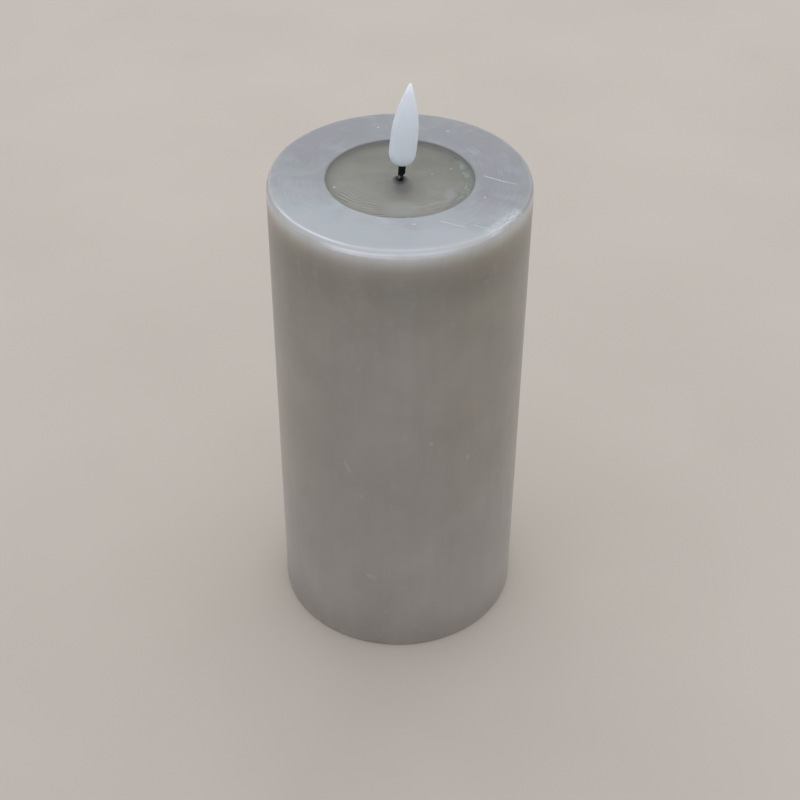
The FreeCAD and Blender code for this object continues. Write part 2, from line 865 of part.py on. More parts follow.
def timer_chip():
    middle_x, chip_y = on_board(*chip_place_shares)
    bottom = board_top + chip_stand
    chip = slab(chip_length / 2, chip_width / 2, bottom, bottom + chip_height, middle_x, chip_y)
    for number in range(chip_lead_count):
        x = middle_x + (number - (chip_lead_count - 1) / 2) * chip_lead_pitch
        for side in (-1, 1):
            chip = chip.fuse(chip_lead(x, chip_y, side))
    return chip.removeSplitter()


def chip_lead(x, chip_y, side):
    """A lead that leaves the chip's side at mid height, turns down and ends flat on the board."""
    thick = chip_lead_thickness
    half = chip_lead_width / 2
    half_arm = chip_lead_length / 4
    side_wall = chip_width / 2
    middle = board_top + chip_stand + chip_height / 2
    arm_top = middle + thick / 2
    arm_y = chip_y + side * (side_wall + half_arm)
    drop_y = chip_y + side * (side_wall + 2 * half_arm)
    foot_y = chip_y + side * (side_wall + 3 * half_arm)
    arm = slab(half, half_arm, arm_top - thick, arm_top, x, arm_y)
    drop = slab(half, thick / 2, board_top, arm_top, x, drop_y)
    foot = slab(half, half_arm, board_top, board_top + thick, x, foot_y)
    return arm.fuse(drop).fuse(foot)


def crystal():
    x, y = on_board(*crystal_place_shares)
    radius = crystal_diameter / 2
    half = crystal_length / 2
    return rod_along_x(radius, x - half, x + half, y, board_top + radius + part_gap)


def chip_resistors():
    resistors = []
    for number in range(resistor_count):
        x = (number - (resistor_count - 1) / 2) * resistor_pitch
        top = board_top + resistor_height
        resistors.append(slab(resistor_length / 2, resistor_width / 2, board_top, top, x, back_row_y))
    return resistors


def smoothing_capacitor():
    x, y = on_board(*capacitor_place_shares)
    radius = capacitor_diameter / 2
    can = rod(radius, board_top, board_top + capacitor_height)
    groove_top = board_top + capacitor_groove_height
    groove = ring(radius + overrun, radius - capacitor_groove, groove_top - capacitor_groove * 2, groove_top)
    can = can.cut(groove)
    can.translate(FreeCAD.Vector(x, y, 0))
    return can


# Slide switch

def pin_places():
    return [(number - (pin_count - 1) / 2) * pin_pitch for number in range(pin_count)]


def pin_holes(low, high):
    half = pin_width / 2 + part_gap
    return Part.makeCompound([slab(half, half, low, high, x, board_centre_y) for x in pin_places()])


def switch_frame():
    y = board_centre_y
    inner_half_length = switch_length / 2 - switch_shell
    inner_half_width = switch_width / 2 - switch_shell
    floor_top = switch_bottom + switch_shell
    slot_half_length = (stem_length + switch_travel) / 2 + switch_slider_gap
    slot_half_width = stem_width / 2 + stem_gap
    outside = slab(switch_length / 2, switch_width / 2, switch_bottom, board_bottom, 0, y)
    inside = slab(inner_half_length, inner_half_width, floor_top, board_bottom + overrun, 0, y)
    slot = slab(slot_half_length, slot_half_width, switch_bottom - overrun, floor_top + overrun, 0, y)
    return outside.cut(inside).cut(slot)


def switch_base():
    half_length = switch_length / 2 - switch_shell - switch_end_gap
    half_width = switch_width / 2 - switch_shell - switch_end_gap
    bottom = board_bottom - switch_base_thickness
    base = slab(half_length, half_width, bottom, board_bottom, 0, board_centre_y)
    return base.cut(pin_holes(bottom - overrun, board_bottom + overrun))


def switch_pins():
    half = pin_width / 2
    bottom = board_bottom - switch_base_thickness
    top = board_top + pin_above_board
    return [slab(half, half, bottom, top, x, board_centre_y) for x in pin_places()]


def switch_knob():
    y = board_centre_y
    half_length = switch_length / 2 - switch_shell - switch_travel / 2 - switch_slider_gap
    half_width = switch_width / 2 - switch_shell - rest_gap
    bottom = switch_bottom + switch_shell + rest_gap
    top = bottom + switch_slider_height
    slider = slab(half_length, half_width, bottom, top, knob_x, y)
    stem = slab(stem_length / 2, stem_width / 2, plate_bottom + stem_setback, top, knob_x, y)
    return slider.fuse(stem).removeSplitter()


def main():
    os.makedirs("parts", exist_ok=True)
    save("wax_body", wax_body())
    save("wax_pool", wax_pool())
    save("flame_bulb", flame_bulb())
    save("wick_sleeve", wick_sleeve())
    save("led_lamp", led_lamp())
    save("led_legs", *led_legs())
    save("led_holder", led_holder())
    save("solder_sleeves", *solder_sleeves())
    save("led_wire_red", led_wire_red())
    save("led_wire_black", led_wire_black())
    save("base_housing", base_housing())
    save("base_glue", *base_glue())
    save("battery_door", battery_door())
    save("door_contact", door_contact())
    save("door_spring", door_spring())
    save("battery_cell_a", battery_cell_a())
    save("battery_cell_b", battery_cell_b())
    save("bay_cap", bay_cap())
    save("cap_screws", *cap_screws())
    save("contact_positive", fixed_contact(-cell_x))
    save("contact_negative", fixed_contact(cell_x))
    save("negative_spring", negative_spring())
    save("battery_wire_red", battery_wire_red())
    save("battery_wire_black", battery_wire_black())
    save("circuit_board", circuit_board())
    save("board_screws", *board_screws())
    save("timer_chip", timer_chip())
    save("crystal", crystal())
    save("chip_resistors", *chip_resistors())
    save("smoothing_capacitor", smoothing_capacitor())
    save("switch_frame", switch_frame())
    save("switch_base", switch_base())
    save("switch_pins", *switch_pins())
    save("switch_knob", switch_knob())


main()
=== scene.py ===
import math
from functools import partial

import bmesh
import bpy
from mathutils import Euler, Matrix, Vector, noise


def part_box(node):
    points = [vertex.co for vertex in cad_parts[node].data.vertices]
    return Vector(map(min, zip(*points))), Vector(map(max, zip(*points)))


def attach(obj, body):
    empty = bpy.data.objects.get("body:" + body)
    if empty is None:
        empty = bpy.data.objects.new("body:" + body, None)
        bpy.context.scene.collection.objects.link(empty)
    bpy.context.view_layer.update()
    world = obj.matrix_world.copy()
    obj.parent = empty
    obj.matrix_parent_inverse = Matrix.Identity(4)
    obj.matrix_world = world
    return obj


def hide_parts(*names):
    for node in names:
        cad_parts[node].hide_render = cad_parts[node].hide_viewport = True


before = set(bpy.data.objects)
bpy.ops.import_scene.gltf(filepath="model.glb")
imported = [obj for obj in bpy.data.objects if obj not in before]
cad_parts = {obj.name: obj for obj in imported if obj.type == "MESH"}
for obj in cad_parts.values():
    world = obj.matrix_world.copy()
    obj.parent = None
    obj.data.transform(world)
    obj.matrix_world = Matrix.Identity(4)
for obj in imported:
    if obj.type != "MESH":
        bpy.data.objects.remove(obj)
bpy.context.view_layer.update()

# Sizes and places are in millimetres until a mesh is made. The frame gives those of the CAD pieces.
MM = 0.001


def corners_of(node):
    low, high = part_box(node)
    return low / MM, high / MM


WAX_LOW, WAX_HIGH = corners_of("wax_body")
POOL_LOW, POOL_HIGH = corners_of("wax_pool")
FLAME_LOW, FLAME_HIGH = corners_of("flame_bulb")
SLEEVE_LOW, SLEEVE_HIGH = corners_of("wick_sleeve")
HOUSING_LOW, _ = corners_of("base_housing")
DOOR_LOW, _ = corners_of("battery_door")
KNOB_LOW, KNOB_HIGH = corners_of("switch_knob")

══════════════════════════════

◆ **What you are asked to do**: Output every line above without altering anything.

◆ **Exercise output**:
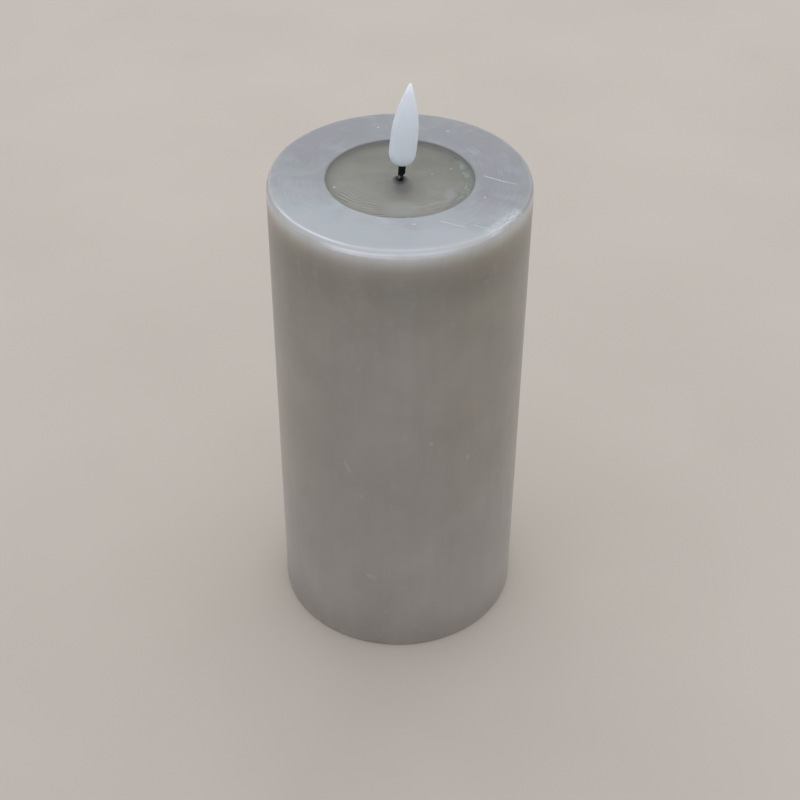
The FreeCAD and Blender code for this object continues. Write part 2, from line 865 of part.py on. More parts follow.
def timer_chip():
    middle_x, chip_y = on_board(*chip_place_shares)
    bottom = board_top + chip_stand
    chip = slab(chip_length / 2, chip_width / 2, bottom, bottom + chip_height, middle_x, chip_y)
    for number in range(chip_lead_count):
        x = middle_x + (number - (chip_lead_count - 1) / 2) * chip_lead_pitch
        for side in (-1, 1):
            chip = chip.fuse(chip_lead(x, chip_y, side))
    return chip.removeSplitter()


def chip_lead(x, chip_y, side):
    """A lead that leaves the chip's side at mid height, turns down and ends flat on the board."""
    thick = chip_lead_thickness
    half = chip_lead_width / 2
    half_arm = chip_lead_length / 4
    side_wall = chip_width / 2
    middle = board_top + chip_stand + chip_height / 2
    arm_top = middle + thick / 2
    arm_y = chip_y + side * (side_wall + half_arm)
    drop_y = chip_y + side * (side_wall + 2 * half_arm)
    foot_y = chip_y + side * (side_wall + 3 * half_arm)
    arm = slab(half, half_arm, arm_top - thick, arm_top, x, arm_y)
    drop = slab(half, thick / 2, board_top, arm_top, x, drop_y)
    foot = slab(half, half_arm, board_top, board_top + thick, x, foot_y)
    return arm.fuse(drop).fuse(foot)


def crystal():
    x, y = on_board(*crystal_place_shares)
    radius = crystal_diameter / 2
    half = crystal_length / 2
    return rod_along_x(radius, x - half, x + half, y, board_top + radius + part_gap)


def chip_resistors():
    resistors = []
    for number in range(resistor_count):
        x = (number - (resistor_count - 1) / 2) * resistor_pitch
        top = board_top + resistor_height
        resistors.append(slab(resistor_length / 2, resistor_width / 2, board_top, top, x, back_row_y))
    return resistors


def smoothing_capacitor():
    x, y = on_board(*capacitor_place_shares)
    radius = capacitor_diameter / 2
    can = rod(radius, board_top, board_top + capacitor_height)
    groove_top = board_top + capacitor_groove_height
    groove = ring(radius + overrun, radius - capacitor_groove, groove_top - capacitor_groove * 2, groove_top)
    can = can.cut(groove)
    can.translate(FreeCAD.Vector(x, y, 0))
    return can


# Slide switch

def pin_places():
    return [(number - (pin_count - 1) / 2) * pin_pitch for number in range(pin_count)]


def pin_holes(low, high):
    half = pin_width / 2 + part_gap
    return Part.makeCompound([slab(half, half, low, high, x, board_centre_y) for x in pin_places()])


def switch_frame():
    y = board_centre_y
    inner_half_length = switch_length / 2 - switch_shell
    inner_half_width = switch_width / 2 - switch_shell
    floor_top = switch_bottom + switch_shell
    slot_half_length = (stem_length + switch_travel) / 2 + switch_slider_gap
    slot_half_width = stem_width / 2 + stem_gap
    outside = slab(switch_length / 2, switch_width / 2, switch_bottom, board_bottom, 0, y)
    inside = slab(inner_half_length, inner_half_width, floor_top, board_bottom + overrun, 0, y)
    slot = slab(slot_half_length, slot_half_width, switch_bottom - overrun, floor_top + overrun, 0, y)
    return outside.cut(inside).cut(slot)


def switch_base():
    half_length = switch_length / 2 - switch_shell - switch_end_gap
    half_width = switch_width / 2 - switch_shell - switch_end_gap
    bottom = board_bottom - switch_base_thickness
    base = slab(half_length, half_width, bottom, board_bottom, 0, board_centre_y)
    return base.cut(pin_holes(bottom - overrun, board_bottom + overrun))


def switch_pins():
    half = pin_width / 2
    bottom = board_bottom - switch_base_thickness
    top = board_top + pin_above_board
    return [slab(half, half, bottom, top, x, board_centre_y) for x in pin_places()]


def switch_knob():
    y = board_centre_y
    half_length = switch_length / 2 - switch_shell - switch_travel / 2 - switch_slider_gap
    half_width = switch_width / 2 - switch_shell - rest_gap
    bottom = switch_bottom + switch_shell + rest_gap
    top = bottom + switch_slider_height
    slider = slab(half_length, half_width, bottom, top, knob_x, y)
    stem = slab(stem_length / 2, stem_width / 2, plate_bottom + stem_setback, top, knob_x, y)
    return slider.fuse(stem).removeSplitter()


def main():
    os.makedirs("parts", exist_ok=True)
    save("wax_body", wax_body())
    save("wax_pool", wax_pool())
    save("flame_bulb", flame_bulb())
    save("wick_sleeve", wick_sleeve())
    save("led_lamp", led_lamp())
    save("led_legs", *led_legs())
    save("led_holder", led_holder())
    save("solder_sleeves", *solder_sleeves())
    save("led_wire_red", led_wire_red())
    save("led_wire_black", led_wire_black())
    save("base_housing", base_housing())
    save("base_glue", *base_glue())
    save("battery_door", battery_door())
    save("door_contact", door_contact())
    save("door_spring", door_spring())
    save("battery_cell_a", battery_cell_a())
    save("battery_cell_b", battery_cell_b())
    save("bay_cap", bay_cap())
    save("cap_screws", *cap_screws())
    save("contact_positive", fixed_contact(-cell_x))
    save("contact_negative", fixed_contact(cell_x))
    save("negative_spring", negative_spring())
    save("battery_wire_red", battery_wire_red())
    save("battery_wire_black", battery_wire_black())
    save("circuit_board", circuit_board())
    save("board_screws", *board_screws())
    save("timer_chip", timer_chip())
    save("crystal", crystal())
    save("chip_resistors", *chip_resistors())
    save("smoothing_capacitor", smoothing_capacitor())
    save("switch_frame", switch_frame())
    save("switch_base", switch_base())
    save("switch_pins", *switch_pins())
    save("switch_knob", switch_knob())


main()
=== scene.py ===
import math
from functools import partial

import bmesh
import bpy
from mathutils import Euler, Matrix, Vector, noise


def part_box(node):
    points = [vertex.co for vertex in cad_parts[node].data.vertices]
    return Vector(map(min, zip(*points))), Vector(map(max, zip(*points)))


def attach(obj, body):
    empty = bpy.data.objects.get("body:" + body)
    if empty is None:
        empty = bpy.data.objects.new("body:" + body, None)
        bpy.context.scene.collection.objects.link(empty)
    bpy.context.view_layer.update()
    world = obj.matrix_world.copy()
    obj.parent = empty
    obj.matrix_parent_inverse = Matrix.Identity(4)
    obj.matrix_world = world
    return obj


def hide_parts(*names):
    for node in names:
        cad_parts[node].hide_render = cad_parts[node].hide_viewport = True


before = set(bpy.data.objects)
bpy.ops.import_scene.gltf(filepath="model.glb")
imported = [obj for obj in bpy.data.objects if obj not in before]
cad_parts = {obj.name: obj for obj in imported if obj.type == "MESH"}
for obj in cad_parts.values():
    world = obj.matrix_world.copy()
    obj.parent = None
    obj.data.transform(world)
    obj.matrix_world = Matrix.Identity(4)
for obj in imported:
    if obj.type != "MESH":
        bpy.data.objects.remove(obj)
bpy.context.view_layer.update()

# Sizes and places are in millimetres until a mesh is made. The frame gives those of the CAD pieces.
MM = 0.001


def corners_of(node):
    low, high = part_box(node)
    return low / MM, high / MM


WAX_LOW, WAX_HIGH = corners_of("wax_body")
POOL_LOW, POOL_HIGH = corners_of("wax_pool")
FLAME_LOW, FLAME_HIGH = corners_of("flame_bulb")
SLEEVE_LOW, SLEEVE_HIGH = corners_of("wick_sleeve")
HOUSING_LOW, _ = corners_of("base_housing")
DOOR_LOW, _ = corners_of("battery_door")
KNOB_LOW, KNOB_HIGH = corners_of("switch_knob")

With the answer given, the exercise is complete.